The funds will be used to ensure that rare disease research studies are more efficient, effective, and more often lead to healthcare improvements. The Coordinating Center will facilitate studies involving thousands of scientists across the U.S.—and 22 other nations—by collecting, organizing, sharing, and analyzing exploding amounts of “Big Data” about rare diseases.

 Cincinnati Children’s will serve as the centralized source for data storage and sharing among the 20 groups. Cincinnati Children’s also will serve as a learning center to help scientists share best practices about conducting rare disease research. This will include stepped-up efforts to help the many families involved with rare disease advocacy groups become even more involved and informed about the network and its findings.

The learning networks approach envisioned for the rare diseases network trace their roots to the successes of the ImproveCareNow network for people with inflammatory bowel disease (IBD), which was co-created here by Peter Margolis, MD, PhD, and Michael Seid, PhD. This network brought families, physicians and scientists together in fresh ways that helped share the best ways to treat, control and cope with IBD with people no matter where they lived or received care. Since 2007, this network is credited for boosting remission rates for IBD from 55 percent to 77 percent.

The coordinating center will be led by three senior scientists at Cincinnati Children’s: Eileen King, PhD, Division of Biostatistics and Epidemiology; Maurizio Macaluso, MD, DrPH, Director, Biostatistics and Epidemiology; and Peter White, PhD, Director, Division of Biomedical Informatics.

“For scientists, this project will provide access to a wide range of more-standardized clinical, molecular and genomic data along with clinical images and other forms of data, all of which can be used to conduct more robust studies,” King said in a statement.
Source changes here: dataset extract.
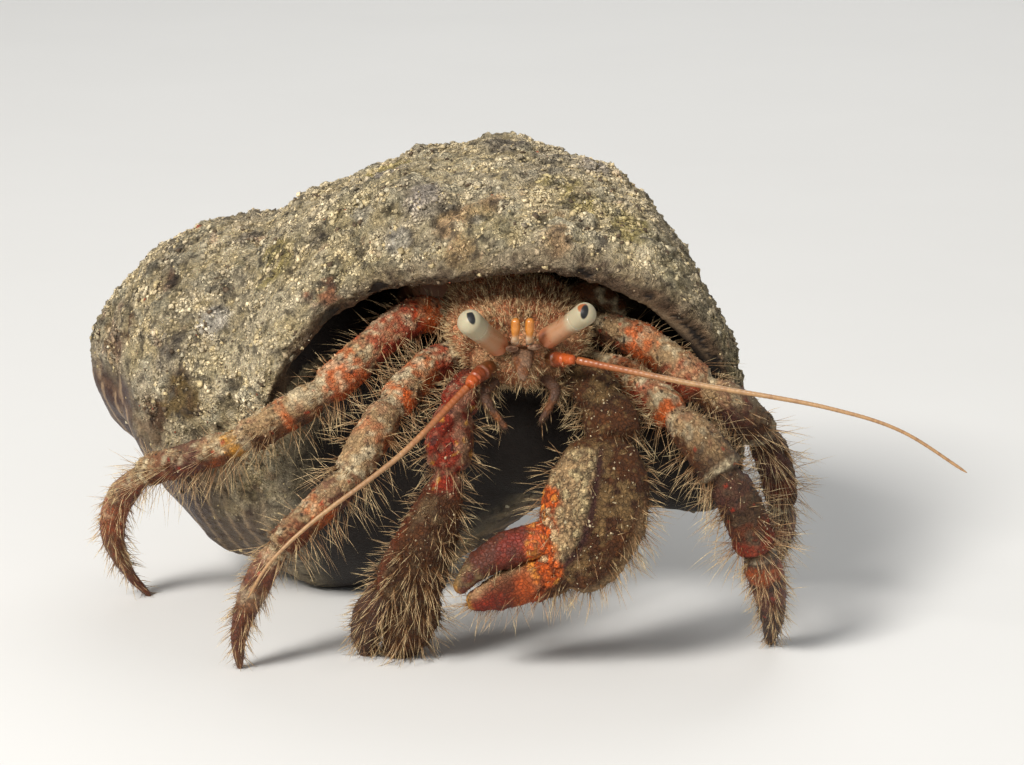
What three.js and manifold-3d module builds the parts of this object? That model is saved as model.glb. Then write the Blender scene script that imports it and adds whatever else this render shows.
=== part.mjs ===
// A hairy hermit crab, life size, standing in the knobbly sea-snail shell that it wears.
// Millimetres, +Z up. The crab faces -Y, so its own right side is towards -X.
// It stands still: it has no joints, and rests on the floor at z = 0.
import * as THREE from 'three';
import { mergeVertices } from 'three/addons/utils/BufferGeometryUtils.js';
import Module from 'manifold-3d';

const wasm = await Module();
wasm.setup();

// ---------------------------------------------------------------- driving dimensions
const GAP = 0.3; // clearance between neighbouring solids
const TURN = 2 * Math.PI;
const DEG = Math.PI / 180;

// The shell is a spiral about an axis from its apex to its front end, the siphonal end.
const APEX = new THREE.Vector3(-48.5, 34, 27);
const SIPHON = new THREE.Vector3(25.6, 9, 16.4);
const WHORL_GROWTH = 1.88; // each whorl is this much larger than the one before it
const APEX_OFFSET = 16; // the spiral would start this far behind the worn apex
const LIP_ANGLE = 52 * DEG; // where the outer lip stands, forward of straight up
const LIP_CURL = { reach: 35 * DEG, depth: 0.1 }; // the lip turns inwards over this arc
// Radius of the pillar inside the coil, along the axis from the apex.
const COLUMELLA = [[0, 1.5], [10, 5], [45, 8], [62, 6.5], [78, 4.5]];
const APEX_ROUND = 8; // length of the blunt, worn apex
const SIPHON_ROUND = 4; // length of the rounded front end
const SHELL_COLUMNS = 57;
const SHELL_ROWS = 27;
const END_CROWDING = 0.06; // share of a half turn that the spacing of the rings leaves out
const POLE_RADIUS = 0.4; // radius of the rings at the very ends
const WHORLS = 7;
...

Overall, scientists have discovered about 7,000 rare diseases, which makes them a major health challenge when considered together. When combined, an estimated 25 to 30 million people in the U.S. are living with a rare disease. That’s about one of every nine people.
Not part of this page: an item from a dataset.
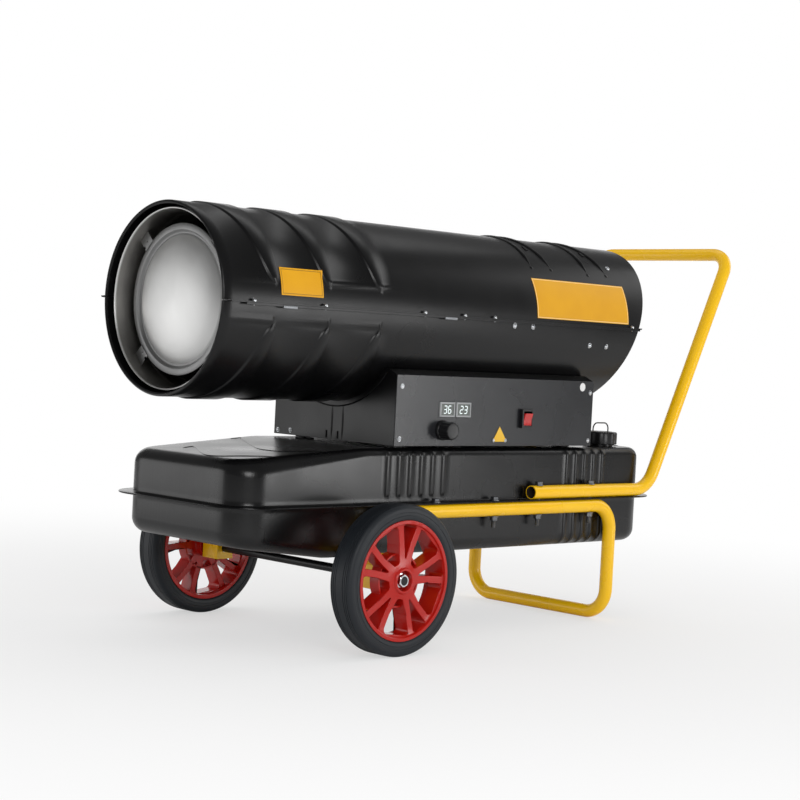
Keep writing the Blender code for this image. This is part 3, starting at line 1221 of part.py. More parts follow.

However, finding out which rare disease a child or adult might have can plunge families into a diagnostic odyssey that can last for months, even years. Too often, families learn along the way that effective treatments exist for only about 5 percent of known rare diseases.

In an effort to organize this difficult work, Congress passed a law in 2002 authorizing several agencies within the National Institutes of Health to launch the Rare Diseases Clinical Research Network (RDCRN). Since then, the network has grown to support hundreds of studies via approximately 20 “consortia” focused on specific types of disease. This research is conducted at more than 350 sites in the U.S. and more than 50 sites in 22 other countries. One of those consortia—the Consortium of Eosinophilic Gastrointestinal Disease Researchers (CEGIR)—is based at Cincinnati Children’s. Together, these studies have involved more than 56,000 patients, including rare cancers, heart and lung disorders, and diseases of brain development.